ダブルダイヤモンドのプロセスに従い、サービスデザインの手法を使用するように教えるのではなく、組織がサービスを提供できるように、みなさんがサービスデザイナーとしての能力を高める必要があります。そして、それを実現するには、サービスの導入部分に関与する必要があります。
ウォーターフォールではうまくいきません。事業会社でもコンサルティング会社でも、サービスデザインの組織はますますアジャイルに移行しています。
アジャイルのおかげで、サービスデザイナーはサービスの導入部分に近づくことができます。そのための方法はいくつかあります。まずは、サービスデザイナーが現実世界に向けてデザインできるようになります。なぜなら、最初から現実世界で仕事ができるからです。サービスデザイナーは提案書を作成して、最後にそれを手渡すだけの存在ではありません。
アジャイルは反復的なプロセスです。つまり、プロセスの途中で(サービスが導入されるまで)サービスデザインを曲げたり変えたりできるということです。実際に動かして反応を見ながら、最高にデザインされたサービスを生み出すことができるのです。
アジャイルでは、特定の手法や「成果物」との結びつきが少なくなります。プロジェクトのステージごとに課題と対策を踏まえながら、アプローチを選択・変更していくことができます。

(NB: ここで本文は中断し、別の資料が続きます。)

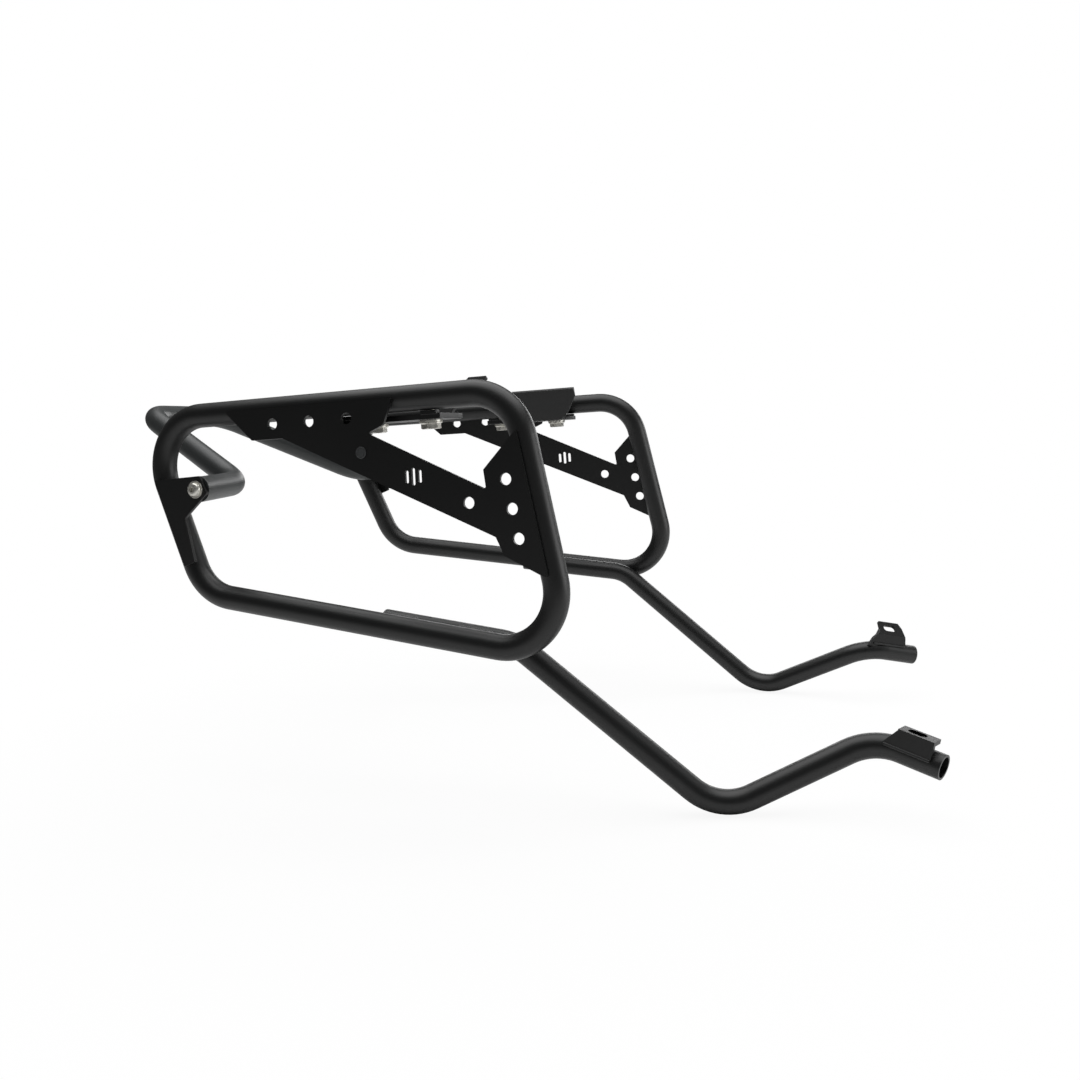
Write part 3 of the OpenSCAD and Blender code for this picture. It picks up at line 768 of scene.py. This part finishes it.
class PANNIER_OT_set_stage(bpy.types.Operator):
    """Sets the pale floor, the soft lamps and the camera"""

    bl_idname = "pannier.set_stage"
    bl_label = "Set the stage"

    def execute(self, context):
        scene = context.scene
        settings = scene.pannier_stage
        power = settings.lamp_power
        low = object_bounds()[0]
        self.add_floor(low.z)
        self.add_world(scene)
        self.add_lamp("overhead", place=(0.1, 0.1, 1.7), target=(0.1, 0, -0.1), size=(2.8, 2.4), power=power)
        self.add_lamp(
            "ahead", place=(2.4, 0.3, 0.3), target=(0, 0, -0.1), size=(1.4, 1.2), power=power * 0.35,
        )
        self.add_lamp(
            "behind", place=(0.3, 2.6, 0.55), target=(0, 0, -0.1), size=(3.6, 0.6), power=power * 0.5,
        )
        camera = bpy.data.objects.new("camera", bpy.data.cameras.new("camera"))
        scene.collection.objects.link(camera)
        camera.data.lens = settings.lens
        camera.data.sensor_width = 36
        camera.data.clip_start = 0.05
        camera.data.clip_end = 60
        # The place and the axes of the camera, solved from the holes and bolts of both sides
        place = (0.3635, -1.0580, -0.0308)
        right = Vector((0.95429, 0.29239, -0.06189))
        up = Vector((0.03003, 0.11224, 0.99323))
        back = Vector((0.29736, -0.94969, 0.09833))
        camera.matrix_world = axes_matrix(right, up, back, place)
        scene.camera = camera
        scene.view_settings.view_transform = "Standard"
        return {"FINISHED"}

    def add_floor(self, height):
        """A white floor that keeps the object's shadow and turns plain white to the camera farther out."""
        gap = 0.0005
        bpy.ops.object.select_all(action="DESELECT")
        bpy.ops.mesh.primitive_plane_add(size=30, location=(0, 8, height - gap))
        floor = bpy.context.object
        floor.name = "floor"
        material, tree, output = new_material("white_floor")
        lit = add_node(tree, "ShaderNodeBsdfDiffuse", color=(0.92, 0.92, 0.92, 1))
        shown = add_node(tree, "ShaderNodeEmission", color=(1, 1, 1, 1), strength=1.0)
        path = add_node(tree, "ShaderNodeLightPath")
        place = add_node(tree, "ShaderNodeNewGeometry").outputs["Position"]
        away = add_node(tree, "ShaderNodeVectorMath", {"Vector": place}, operation="LENGTH")
        # Near the object a tenth of what the camera sees is the lit floor, and beyond 0.8 m nothing is
        plain = add_node(
            tree, "ShaderNodeMapRange", {"Value": away.outputs["Value"]},
            from_min=0.45, from_max=0.8, to_min=0.9, to_max=1.0,
        )
        share = add_node(tree, "ShaderNodeMath", operation="MULTIPLY")
        tree.links.new(path.outputs["Is Camera Ray"], share.inputs[0])
        tree.links.new(plain.outputs["Result"], share.inputs[1])
        blend = add_node(tree, "ShaderNodeMixShader", {"Fac": share.outputs["Value"]})
        tree.links.new(lit.outputs["BSDF"], blend.inputs[1])
        tree.links.new(shown.outputs["Emission"], blend.inputs[2])
        tree.links.new(blend.outputs["Shader"], output.inputs["Surface"])
        finish(floor, material)
        floor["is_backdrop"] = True

    def add_world(self, scene):
        """A dim grey room that shows white to the camera."""
        world = bpy.data.worlds.new("studio")
        world.use_nodes = True
        scene.world = world
        tree = world.node_tree
        tree.nodes.clear()
        room = add_node(tree, "ShaderNodeBackground", color=(1, 1, 1, 1), strength=0.11)
        shown = add_node(tree, "ShaderNodeBackground", color=(1, 1, 1, 1), strength=1.0)
        path = add_node(tree, "ShaderNodeLightPath")
        blend = add_node(tree, "ShaderNodeMixShader", {"Fac": path.outputs["Is Camera Ray"]})
        tree.links.new(room.outputs["Background"], blend.inputs[1])
        tree.links.new(shown.outputs["Background"], blend.inputs[2])
        output = add_node(tree, "ShaderNodeOutputWorld")
        tree.links.new(blend.outputs["Shader"], output.inputs["Surface"])

    def add_lamp(self, name, place, target, size, power):
        """A large soft rectangular lamp aimed at a point."""
        lamp = bpy.data.objects.new(name, bpy.data.lights.new(name, "AREA"))
        bpy.context.scene.collection.objects.link(lamp)
        lamp.data.shape = "RECTANGLE"
        lamp.data.size, lamp.data.size_y = size
        lamp.data.energy = power
        lamp.location = place
        lamp.rotation_euler = (Vector(target) - Vector(place)).to_track_quat("-Z", "Y").to_euler()


class PANNIER_PT_panel(bpy.types.Panel):
    """Settings and steps of the pannier frame"""

    bl_idname = "PANNIER_PT_panel"
    bl_label = "Pannier frame"
    bl_space_type = "VIEW_3D"
    bl_region_type = "UI"
    bl_category = "Pannier frame"

    def draw(self, context):
        for owner in SETTINGS:
            group = getattr(context.scene, owner)
            box = self.layout.box()
            for name in group.bl_rna.properties.keys():
                if name not in ("rna_type", "name"):
                    box.prop(group, name)
        for step in STEPS:
            self.layout.operator(step.bl_idname)


SETTINGS = {
    "pannier_coat": CoatSettings,
    "pannier_sheet": SheetSettings,
    "pannier_bolts": BoltSettings,
    "pannier_stage": StageSettings,
}
STEPS = (
    PANNIER_OT_coat_tubes,
    PANNIER_OT_round_sheet_metal,
    PANNIER_OT_add_welds,
    PANNIER_OT_add_frame_bolts,
    PANNIER_OT_add_brace_bolts,
    PANNIER_OT_add_plate_plugs,
    PANNIER_OT_set_stage,
)


def register():
    for settings in SETTINGS.values():
        bpy.utils.register_class(settings)
    for owner, settings in SETTINGS.items():
        setattr(bpy.types.Scene, owner, bpy.props.PointerProperty(type=settings))
    for step in STEPS:
        bpy.utils.register_class(step)
    bpy.utils.register_class(PANNIER_PT_panel)


def unregister():
    bpy.utils.unregister_class(PANNIER_PT_panel)
    for step in reversed(STEPS):
        bpy.utils.unregister_class(step)
    for owner in SETTINGS:
        delattr(bpy.types.Scene, owner)
    for settings in reversed(list(SETTINGS.values())):
        bpy.utils.unregister_class(settings)


def main():
    """Runs every step in order."""
    register()
    bpy.ops.pannier.coat_tubes()
    bpy.ops.pannier.round_sheet_metal()
    bpy.ops.pannier.add_welds()
    bpy.ops.pannier.add_frame_bolts()
    bpy.ops.pannier.add_brace_bolts()
    bpy.ops.pannier.add_plate_plugs()
    bpy.ops.pannier.set_stage()


if __name__ == "__main__":
    main()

アジャイルを使うのはインハウスデザイナーのほうが簡単です。事実上、デザイナーであり、クライアントでもあるからです。ですが、コンサルティング会社もこの方向に進み始めています。私が以前勤務していたコンサルティング会社では、業務委託のような形でクライアントとの関係を構築し始めていました。つまり、ダブルダイヤモンドの「発見・定義・開発・提供」を売り込むのではなく、柔軟な契約と予算に移行していたのです。アジャイルにプロジェクトの計画を立案することで、戦略からサービスの試験運用に至るまで、組織に合ったペースでクライアントと協力しながら仕事ができるようになりました。また、サービスデザイナーはほぼフルタイムでクライアントと同席していました。そして、上層部のステークホルダーと協力しながら、デザインしたサービスの準備や提供ができているかどうかを確認していました。
サービスデザインは「提供」で終わりではありません。「導入」で終わりでもありません。サービスは進化を続ける反復的なものです。サービスデザイナーが影響を与えるには、すべてのステージに関与する必要があります。
Kate Ivey-Williamsは、英国のGovernment Digital Serviceのサービスデザイナーです。以前は、ロンドンでEngine Service Designのサービスデザイナーとして働いていました。